McManus defines "poker thinking" as "shrewdness, psychological acuity, risk and resource management and the ability to leverage uncertainty." Turns out, for the last 200 years, our movers and shakers, military leaders and presidents have used poker mentality to succeed personally, in diplomacy and in war.

Especially presidents. Harry Truman had a set of poker chips embossed with the White House seal and took Winston Churchill for $250 the night before Churchill's "Iron Curtain" speech. Truman's motto, "The buck stops here" comes from poker - the buck being a marker, which had often been a knife with a buckhorn handle, to signify who has the deal and hence, the responsibility.

In 1946, when the up-and-coming U.S. Rep. Lyndon Johnson tried to get into Truman's game and couldn't, he started his own. Dwight Eisenhower used poker winnings to woo Mamie, and Richard Nixon used his to finance his first congressional campaign.

Barack Obama used the game to help network his way to the White House and describes himself as "a pretty good poker player." McManus takes that to mean "at and away from the table," and contrasts Obama's "poker mindset" to the "dice-rolling mindset" of John McCain, who prefers craps - "a loud, mindless game in which the player never has a strategic advantage and must make impulsive decisions and then rely on blind luck." Ergo, McCain's choice of Sarah Palin as running mate.

Some of the early chapters (there are 52, get it?) on such things as the history of papermaking and the origins of probability theory may seem far removed from the all-in action of today's televised, multimillion-dollar tournaments. I can hear the twentysomething, no-limit Texas Hold 'em players shouting, "Dude! Who cares? Tell me how to win the World Series of Poker!"

Well, take it easy, Action. Even the most parochial poker philistine gets his fix, with tales of Wild Bill Hickok and Poker Alice Duffield; the cryptographer Herbert O. Yardley, who helped usher in the age of the modern, non-cheating game; and the cocaine-addled card genius Stu Ungar, who won $25 million and was found dead and broke in a cheap motel.

Half-a-dozen chapters cover the Vegas scene, including the game's big dance, the World Series of Poker, from founder Benny Binion and early combatants Nick "the Greek" Dandalos and Johnny Moss up to the recently poker-made multimillionaires Chris Moneymaker, Phil Ivey and Barry Greenstein (the Robin Hood of poker, who gives all his winnings to charity).

To the question of luck versus skill in poker, McManus devotes several chapters and says that poker, like chess or bridge, is a thinking person's game that relies on logic, intelligence and the ability to adjust one's tactics to what opponents are doing. To compare it to playing the lottery, slot machines or craps "couldn't be much more ridiculous."

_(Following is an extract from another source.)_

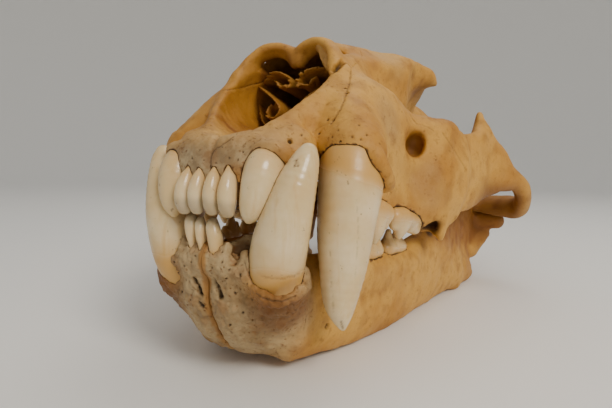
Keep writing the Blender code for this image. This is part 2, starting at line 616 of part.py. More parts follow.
def on_ground(jaw):
    """The jaw with flats where its lower edges rest."""
    level = rest_matrix()
    ground = level.inverted() @ Vector((0, 0, 0))
    upward = level.to_3x3().inverted() @ Vector((0, 0, 1))
    return trimmed(jaw, ground, upward.normalized())


def bone_material(name, colour, roughness):
    material = bpy.data.materials.new(name)
    material.use_nodes = True
    shader = material.node_tree.nodes["Principled BSDF"]
    shader.inputs["Base Color"].default_value = (*colour, 1)
    shader.inputs["Roughness"].default_value = roughness
    shader.inputs["Metallic"].default_value = 0.0
    return material


def place(name, mesh, colour, roughness):
    """Puts a finished mesh in the scene under its name, in the frame that it rests in."""
    mesh.transform(rest_matrix())
    mesh.name = name
    mesh.materials.clear()
    mesh.materials.append(bone_material(name, colour, roughness))
    mesh.shade_smooth()
    skull.objects.link(bpy.data.objects.new(name, mesh))


def build_skull():
    teeth = tooth_meshes()
    cranium = thinned(modelled(CRANIUM, True, BONE_VOXEL), CRANIUM_FACES)
    cranium = seated(cranium, [mesh for name, mesh in teeth.items() if name.startswith("upper")])
    for name, jaw in dentary_meshes().items():
        side = name.removeprefix("mandible")
        own = [mesh for tooth, mesh in teeth.items() if tooth.startswith("lower") and tooth.endswith(side)]
        jaw = seated(jaw, own)
        cranium = carved(cranium, swollen(jaw, JOINT_GAP))
        place(name, on_ground(jaw), JAW_COLOUR, 0.6)
    place("cranium", cranium, BONE_COLOUR, 0.6)
    for name, mesh in teeth.items():
        place(name, mesh, TOOTH_COLOUR, 0.3)


for old in list(bpy.data.objects):
    bpy.data.objects.remove(old)
skull = bpy.data.collections.new("panthera_onca_skull")
cutters = bpy.data.collections.new("cutters")
bpy.context.scene.collection.children.link(skull)
bpy.context.scene.collection.children.link(cutters)
build_skull()
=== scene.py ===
import math

import bmesh
import bpy
import numpy as np
from mathutils import Euler, Matrix, Vector, noise
from mathutils.bvhtree import BVHTree


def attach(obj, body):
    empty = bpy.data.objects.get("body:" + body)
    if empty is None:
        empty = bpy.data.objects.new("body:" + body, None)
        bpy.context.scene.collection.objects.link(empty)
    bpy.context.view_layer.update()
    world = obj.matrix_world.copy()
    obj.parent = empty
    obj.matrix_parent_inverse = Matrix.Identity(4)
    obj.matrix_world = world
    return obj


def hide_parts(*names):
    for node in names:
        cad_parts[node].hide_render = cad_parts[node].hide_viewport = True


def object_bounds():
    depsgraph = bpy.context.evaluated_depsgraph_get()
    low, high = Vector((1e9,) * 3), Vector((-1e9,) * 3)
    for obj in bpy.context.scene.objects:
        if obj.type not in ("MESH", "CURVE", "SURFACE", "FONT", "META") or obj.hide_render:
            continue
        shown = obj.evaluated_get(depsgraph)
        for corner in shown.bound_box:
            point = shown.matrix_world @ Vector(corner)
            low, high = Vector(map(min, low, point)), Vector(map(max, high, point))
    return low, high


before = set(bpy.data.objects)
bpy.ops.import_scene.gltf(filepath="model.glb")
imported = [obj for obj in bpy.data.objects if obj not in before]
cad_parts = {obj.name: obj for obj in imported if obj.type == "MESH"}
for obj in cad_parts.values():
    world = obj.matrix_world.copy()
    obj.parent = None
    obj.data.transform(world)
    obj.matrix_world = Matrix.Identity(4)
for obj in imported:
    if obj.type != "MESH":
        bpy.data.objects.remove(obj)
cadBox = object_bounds()

# Forms are placed in the skull's own frame, in millimetres: x to the animal's left,
# y from the upper incisors backwards, z up, with the palate level.
rest = {
    "jawFront": (78.0, 12.1),  # y and z of the jaw's lower edge under the cheek teeth
    "jawRear": (180.0, 27.9),  # y and z of it at the angular process
    "flat": 0.6,
    "middleY": 142.8,
}
# Voxels, in millimetres
grain = {"cranium": 1.5, "jaw": 1.3, "canine": 0.6, "cheekTooth": 0.5, "incisor": 0.36, "turbinate": 0.6}
triangles = {"cranium": 162000, "turbinates": 26000}  # kept of each after thinning
gaps = {"socket": 0.12, "symphysis": 0.4}
up = (0.0, 0.0, 1.0)
back = (0.0, 1.0, 0.0)
far = 60.0
beadGap = 0.6  # between beads along a form, as a share of its smallest radius
fineSettle = {"voxel": 0.6, "steps": 2}


def restMatrix():
    run = rest["jawRear"][0] - rest["jawFront"][0]
    rise = rest["jawRear"][1] - rest["jawFront"][1]
    tip = Matrix.Rotation(-math.atan2(rise, run), 4, "X")
    foot = tip @ Vector((0, rest["jawFront"][0], rest["jawFront"][1] + rest["flat"]))
    return Matrix.Scale(0.001, 4) @ Matrix.Translation((0, -rest["middleY"], -foot.z)) @ tip


toRest = restMatrix()

# The photograph's camera in the skull's own frame; focal and middle are in its pixels.
view = {"place": (77.3, -88.6, 53.6), "turn": 26.68, "rise": -2.64, "lean": 4.77, "lens": 24.118,
        "sensor": 36, "near": 0.01, "focal": 410, "middle": (306, 204)}


def viewAxes():
    turn, rise, lean = (math.radians(view[key]) for key in ("turn", "rise", "lean"))
    rear = Vector((math.sin(turn) * math.cos(rise), -math.cos(turn) * math.cos(rise), math.sin(rise)))
    right = Vector((math.cos(turn), math.sin(turn), 0))
    top = rear.cross(right)
    leanRight = right * math.cos(lean) + top * math.sin(lean)
    leanTop = top * math.cos(lean) - right * math.sin(lean)
    return Matrix((leanRight, leanTop, rear)).transposed()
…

McManus overreaches at times for the poker tie-in and too often uses vague statements where specifics would better serve: "The odds against quads over quads fairly dealt are longer than January in International Falls." Cute, but tell us what the odds are.

In the tale of billionaire banker Andy Beal taking on a cadre of Vegas pros, McManus makes one of his few mistakes, giving Todd Brunson 17 outs (unseen cards that would complete a winning hand) on an open-ended, straight-flush draw, instead of the correct 15.

But we can forgive him the occasional misplayed hand. McManus wins almost every pot he enters.

Just as Doyle Brunson's Super System and Dan Harrington's Harrington on Hold 'em are the books on playing poker, Cowboys Full is now the book about the game.